Data extracted from a collection:
◇ ◇ ◇ ◇ ◇ ◇ ◇

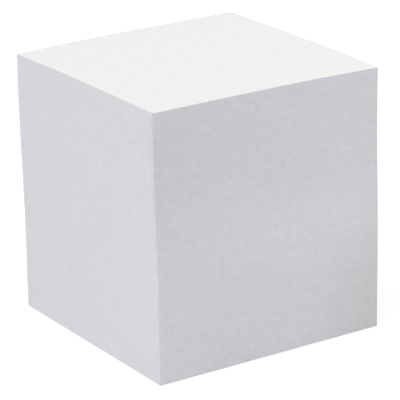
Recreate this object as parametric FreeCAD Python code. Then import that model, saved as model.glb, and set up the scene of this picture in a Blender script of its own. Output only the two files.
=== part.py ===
# Memo cube: a free-standing block of plain square note sheets, with no cover,
# band or backing board. The block is one solid. Its four sides are the cut
# edges of some nine hundred sheets, which lie in small lifts: every few sheets
# there is a fine seam, and each lift sits a hair to one side of the lift below.
#
# Frame: the block stands on z = 0, the middle of its base is the origin, and
# its sides face along X and Y. Millimetres.
import FreeCAD, Part

import itertools
import math
import os

# ---- Driving dimensions ------------------------------------------------------
SHEET_WIDTH = 90.0         # a square note sheet, cut edge to cut edge
STACK_HEIGHT = 95.0        # the block from the table to its top sheet
SHEET_PITCH = 0.1056       # one sheet of 80 g/m2 paper and the air that lies on it
LIFT_SHEETS = (6, 4, 7, 3, 5)   # sheets in each lift, repeated up the block

SEAM_DEPTH = 0.08          # how far the seam between two lifts goes in
SEAM_HEIGHT = 0.10         # how wide the seam is open at the cut face
LIFT_JOG = 0.04            # how far a lift may sit off the line of the block
STACK_SWAY = 0.12          # how far the line of the block wanders to each side
SWAY_WAVE = 73.0           # height of one full wave of that wander
SWAY_TURN = -32.5          # its direction from +X, degrees

# Successive lifts turn by the golden angle, so that their jogs never line up.
GOLDEN_ANGLE = math.pi * (3.0 - math.sqrt(5.0))


def seam_levels():
    """Heights of the base, of every seam between two lifts, and of the top."""
    sheet_count = round(STACK_HEIGHT / SHEET_PITCH)
    sheet_height = STACK_HEIGHT / sheet_count
    levels = [0.0]
    sheets_laid = 0
    for lift_sheets in itertools.cycle(LIFT_SHEETS):
        sheets_laid = min(sheets_laid + lift_sheets, sheet_count)
        levels.append(sheets_laid * sheet_height)
        if sheets_laid == sheet_count:
            return levels


def lift_centre(index, level):
    """Where one lift lies: the slow wander of the block and the lift's own jog."""
    sway = -STACK_SWAY * math.cos(2.0 * math.pi * level / SWAY_WAVE)
    turn = math.radians(SWAY_TURN)
    jog_turn = index * GOLDEN_ANGLE
    return FreeCAD.Vector(sway * math.cos(turn) + LIFT_JOG * math.cos(jog_turn),
                          sway * math.sin(turn) + LIFT_JOG * math.sin(jog_turn),
                          0.0)


def sheet_outline(centre, level, inset=0.0):
    """The square outline of the sheets at one height, as a closed wire."""
    half = SHEET_WIDTH / 2.0 - inset
    corners = [centre + FreeCAD.Vector(x * half, y * half, level)
               for x, y in ((-1, -1), (1, -1), (1, 1), (-1, 1))]
    return Part.makePolygon(corners + corners[:1])


def block_outlines():
    """Outlines up the block: each lift's straight sides, and the seam above it."""
    levels = seam_levels()
    lifts = list(zip(levels[:-1], levels[1:]))
    centres = [lift_centre(index, (low + high) / 2.0)
               for index, (low, high) in enumerate(lifts)]
    outlines = [sheet_outline(centres[0], 0.0)]
    for level, below, above in zip(levels[1:-1], centres[:-1], centres[1:]):
        outlines.append(sheet_outline(below, level - SEAM_HEIGHT / 2.0))
        outlines.append(sheet_outline((below + above) / 2.0, level, SEAM_DEPTH))
        outlines.append(sheet_outline(above, level + SEAM_HEIGHT / 2.0))
    outlines.append(sheet_outline(centres[-1], STACK_HEIGHT))
    return outlines


def make_paper_block():
    """One solid, ruled from outline to outline, flat on its base and its top."""
    return Part.makeLoft(block_outlines(), True, True)


os.makedirs("parts", exist_ok=True)
paper_block = make_paper_block()
paper_block.exportStep("parts/paper_block.step")

box = paper_block.BoundBox
print("paper_block", paper_block.ShapeType, len(paper_block.Faces), "faces",
      "valid", paper_block.isValid(), "volume", round(paper_block.Volume, 1))
print("x", round(box.XMin, 3), round(box.XMax, 3), "y", round(box.YMin, 3),
      round(box.YMax, 3), "z", round(box.ZMin, 3), round(box.ZMax, 3))
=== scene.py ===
# %% [markdown]
# # A memo cube: nine hundred white note sheets
#
# The object is a block of plain square note sheets, cut flush on four sides.
# It looks simple, and that is the lesson: almost all of its look sits in the
# four cut sides, where nine hundred paper edges lie on each other, and in how
# they take the light a little differently from the smooth sheet on top.
#
# We load the block's solid as a fixed frame first. It says how large the block
# is, and everything below takes its size from it.

# %% Load the frame
import math

import bpy
import numpy as np
from mathutils import Matrix, Vector


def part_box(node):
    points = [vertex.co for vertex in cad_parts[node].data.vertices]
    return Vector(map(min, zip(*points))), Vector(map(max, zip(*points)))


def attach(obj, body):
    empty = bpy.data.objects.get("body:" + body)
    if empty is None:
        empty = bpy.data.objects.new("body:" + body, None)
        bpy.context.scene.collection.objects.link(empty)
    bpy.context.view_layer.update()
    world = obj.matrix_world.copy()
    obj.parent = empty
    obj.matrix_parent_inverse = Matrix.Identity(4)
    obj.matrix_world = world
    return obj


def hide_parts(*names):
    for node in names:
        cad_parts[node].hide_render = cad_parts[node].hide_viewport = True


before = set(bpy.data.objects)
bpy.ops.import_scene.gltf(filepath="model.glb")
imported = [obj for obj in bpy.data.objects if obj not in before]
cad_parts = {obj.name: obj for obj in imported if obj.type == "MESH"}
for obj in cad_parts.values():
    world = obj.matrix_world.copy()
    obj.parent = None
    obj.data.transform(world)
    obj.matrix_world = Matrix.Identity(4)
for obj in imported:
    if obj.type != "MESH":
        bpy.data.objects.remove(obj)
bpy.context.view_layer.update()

MM = 0.001                  # a millimetre, because Blender counts in metres

block_low, block_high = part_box("paper_block")
STACK_HEIGHT = block_high.z - block_low.z
print("block", [round(side / MM, 2) for side in block_high - block_low], "mm")

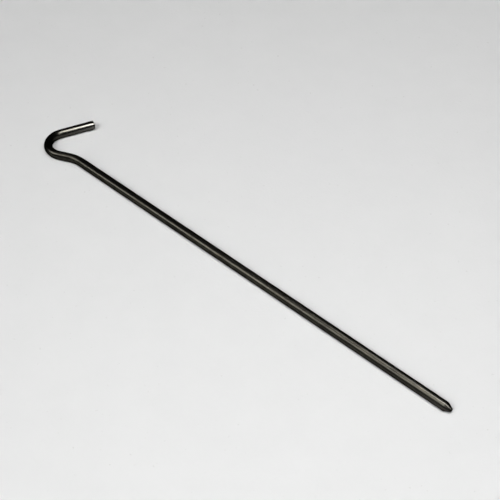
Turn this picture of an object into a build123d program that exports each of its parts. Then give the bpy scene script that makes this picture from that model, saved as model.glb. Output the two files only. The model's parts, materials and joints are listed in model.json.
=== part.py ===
"""Hooked wire tent stake: one length of round steel wire, bent cold and pointed.

The stake lies on its side on the plane Z = 0. Its straight shank runs along X with the
point towards +X, and the hook curls over at the other end, with its tail on the +Y side.
The origin is the centre of the bounding box's bottom face. All lengths are in
millimetres and all angles in degrees.
"""

import os
from math import cos, radians, sin

from build123d import *

# Driving dimensions
WIRE_DIAMETER = 4.0
OVERALL_LENGTH = 230.0  # from the back of the hook to the blunt point
HOOK_MANDREL_DIAMETER = 12.7  # the half-inch pin that the hook is wound round
HOOK_BEND_ANGLE = 137.6
TAIL_LENGTH = 15.6  # straight end of the hook, from the bend to the cut face
TAIL_EDGE_BREAK = 0.25  # rounding of the cut face's rim
NECK_RADIUS = 15.4  # centreline radius of the shallow set-back bend under the hook
NECK_BEND_ANGLE = 26.2
NECK_STRAIGHT = 4.3  # straight between the set-back bend and the hook
POINT_LENGTH = 2.6
POINT_FLAT_DIAMETER = 1.5

# The wire and its hook
WIRE_RADIUS = WIRE_DIAMETER / 2
HOOK_RADIUS = HOOK_MANDREL_DIAMETER / 2 + WIRE_RADIUS
NECK_SINE = sin(radians(NECK_BEND_ANGLE))
NECK_COSINE = cos(radians(NECK_BEND_ANGLE))
TAIL_ANGLE = 180 + NECK_BEND_ANGLE - HOOK_BEND_ANGLE  # between the tail and the shank
TAIL_SINE = sin(radians(TAIL_ANGLE))
TAIL_COSINE = cos(radians(TAIL_ANGLE))

# Places measured from the end of the straight shank, where the neck begins
HOOK_CENTRE_X = -(NECK_RADIUS + HOOK_RADIUS) * NECK_SINE - NECK_STRAIGHT * NECK_COSINE
HOOK_CENTRE_Y = (
    HOOK_RADIUS * NECK_COSINE - NECK_RADIUS * (1 - NECK_COSINE) - NECK_STRAIGHT * NECK_SINE
)
TAIL_END_Y = HOOK_CENTRE_Y + HOOK_RADIUS * TAIL_COSINE + TAIL_LENGTH * TAIL_SINE
LOWEST_Y = HOOK_CENTRE_Y - HOOK_RADIUS - WIRE_RADIUS
HIGHEST_Y = (
    TAIL_END_Y
    + (WIRE_RADIUS - TAIL_EDGE_BREAK) * TAIL_COSINE
    + TAIL_EDGE_BREAK * (1 - TAIL_SINE)
)
HOOK_REACH = HOOK_RADIUS + WIRE_RADIUS - HOOK_CENTRE_X  # back of the hook to the neck
SHANK_LENGTH = OVERALL_LENGTH - HOOK_REACH

# Places in the stake's own frame
NECK_X = HOOK_REACH - OVERALL_LENGTH / 2
SHANK_Y = -(LOWEST_Y + HIGHEST_Y) / 2
BEND_PLANE = Plane(origin=(NECK_X, SHANK_Y, WIRE_RADIUS))


def wire_path():
    """Centreline from the blunt point, along the shank and round the hook to the tail.

    The neck turns away from the tail's side first, so that the hook's opening sits over
    the shank's line, and the hook then turns back across it.
    """
    with BuildLine(BEND_PLANE) as path:
        shank = Line((SHANK_LENGTH, 0), (0, 0))
        neck = JernArc(shank @ 1, shank % 1, NECK_RADIUS, NECK_BEND_ANGLE)
        riser = Line(neck @ 1, neck @ 1 + (neck % 1) * NECK_STRAIGHT)
        hook = JernArc(riser @ 1, riser % 1, HOOK_RADIUS, -HOOK_BEND_ANGLE)
        Line(hook @ 1, hook @ 1 + (hook % 1) * TAIL_LENGTH)
    return path.line


def bent_wire(path):
    """The wire swept along its centreline, its tail deburred and its shank pointed."""
    with BuildPart() as wire:
        with BuildSketch(Plane(origin=path @ 0, z_dir=path % 0)):
            Circle(WIRE_RADIUS)
        sweep(path=path)

        tail_face = wire.faces().filter_by(GeomType.PLANE).sort_by(Axis.Y)[-1]
        fillet(tail_face.edges(), TAIL_EDGE_BREAK)

        point_face = wire.faces().filter_by(GeomType.PLANE).sort_by(Axis.X)[-1]
        point_setback = (WIRE_DIAMETER - POINT_FLAT_DIAMETER) / 2
        chamfer(point_face.edges(), point_setback, POINT_LENGTH, reference=point_face)
    return wire


os.makedirs("parts", exist_ok=True)
stake_wire = bent_wire(wire_path())
stake_wire.part.label = "stake_wire"
export_step(stake_wire.part, "parts/stake_wire.step")
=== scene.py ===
"""Looks of the hooked wire tent stake: a dark drawn steel wire lying on a pale table.

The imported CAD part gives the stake's place and size. Its one node is replaced by a finer
mesh, swept along the same centreline, with the marks that drawing, bending, cropping and
grinding leave. Everything is in the row's frame, in metres.
"""

import json
from math import atan2, cos, hypot, pi, radians, sin, sqrt

import bpy
from mathutils import Matrix, Vector


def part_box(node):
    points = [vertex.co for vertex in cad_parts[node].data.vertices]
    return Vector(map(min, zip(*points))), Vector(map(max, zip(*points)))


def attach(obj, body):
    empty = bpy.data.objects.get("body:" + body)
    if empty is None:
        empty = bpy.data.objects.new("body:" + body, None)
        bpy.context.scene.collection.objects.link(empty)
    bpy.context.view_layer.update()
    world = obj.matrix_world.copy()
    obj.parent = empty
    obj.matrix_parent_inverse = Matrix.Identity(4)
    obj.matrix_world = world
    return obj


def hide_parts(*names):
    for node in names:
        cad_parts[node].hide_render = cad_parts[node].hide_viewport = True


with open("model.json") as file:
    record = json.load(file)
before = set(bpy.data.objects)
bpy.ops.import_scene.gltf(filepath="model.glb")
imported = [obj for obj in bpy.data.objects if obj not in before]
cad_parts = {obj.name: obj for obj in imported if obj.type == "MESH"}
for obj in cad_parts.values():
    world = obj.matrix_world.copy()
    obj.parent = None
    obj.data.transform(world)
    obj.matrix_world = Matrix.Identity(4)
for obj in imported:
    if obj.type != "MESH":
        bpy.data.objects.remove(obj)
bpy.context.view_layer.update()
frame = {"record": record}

MM = 0.001
UP = Vector((0, 0, 1))

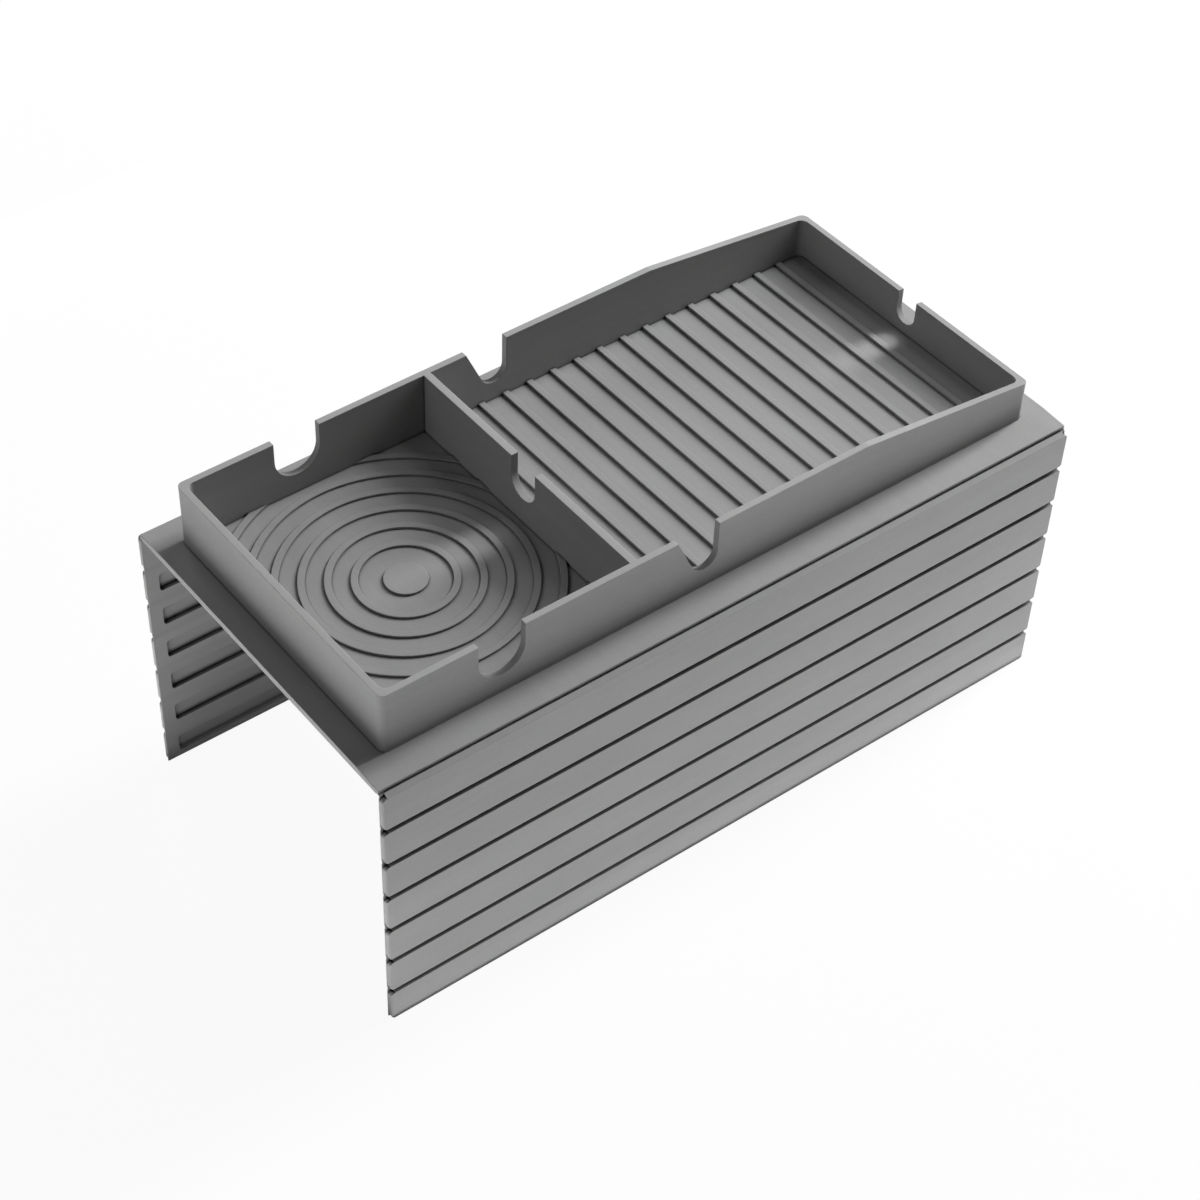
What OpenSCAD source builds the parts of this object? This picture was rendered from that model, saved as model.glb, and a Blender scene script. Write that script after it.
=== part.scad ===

◇ ◇ ◇ ◇ ◇ ◇ ◇

> [WORK INSTRUCTIONS]:
Copy out exactly the lines from the one containing "sweep(path=path)" to the one containing "record = json.load(file)", both ends inclusive.

> [RESULT]:
        sweep(path=path)

        tail_face = wire.faces().filter_by(GeomType.PLANE).sort_by(Axis.Y)[-1]
        fillet(tail_face.edges(), TAIL_EDGE_BREAK)

        point_face = wire.faces().filter_by(GeomType.PLANE).sort_by(Axis.X)[-1]
        point_setback = (WIRE_DIAMETER - POINT_FLAT_DIAMETER) / 2
        chamfer(point_face.edges(), point_setback, POINT_LENGTH, reference=point_face)
    return wire


os.makedirs("parts", exist_ok=True)
stake_wire = bent_wire(wire_path())
stake_wire.part.label = "stake_wire"
export_step(stake_wire.part, "parts/stake_wire.step")
=== scene.py ===
"""Looks of the hooked wire tent stake: a dark drawn steel wire lying on a pale table.

The imported CAD part gives the stake's place and size. Its one node is replaced by a finer
mesh, swept along the same centreline, with the marks that drawing, bending, cropping and
grinding leave. Everything is in the row's frame, in metres.
"""

import json
from math import atan2, cos, hypot, pi, radians, sin, sqrt

import bpy
from mathutils import Matrix, Vector


def part_box(node):
    points = [vertex.co for vertex in cad_parts[node].data.vertices]
    return Vector(map(min, zip(*points))), Vector(map(max, zip(*points)))


def attach(obj, body):
    empty = bpy.data.objects.get("body:" + body)
    if empty is None:
        empty = bpy.data.objects.new("body:" + body, None)
        bpy.context.scene.collection.objects.link(empty)
    bpy.context.view_layer.update()
    world = obj.matrix_world.copy()
    obj.parent = empty
    obj.matrix_parent_inverse = Matrix.Identity(4)
    obj.matrix_world = world
    return obj


def hide_parts(*names):
    for node in names:
        cad_parts[node].hide_render = cad_parts[node].hide_viewport = True


with open("model.json") as file:
    record = json.load(file)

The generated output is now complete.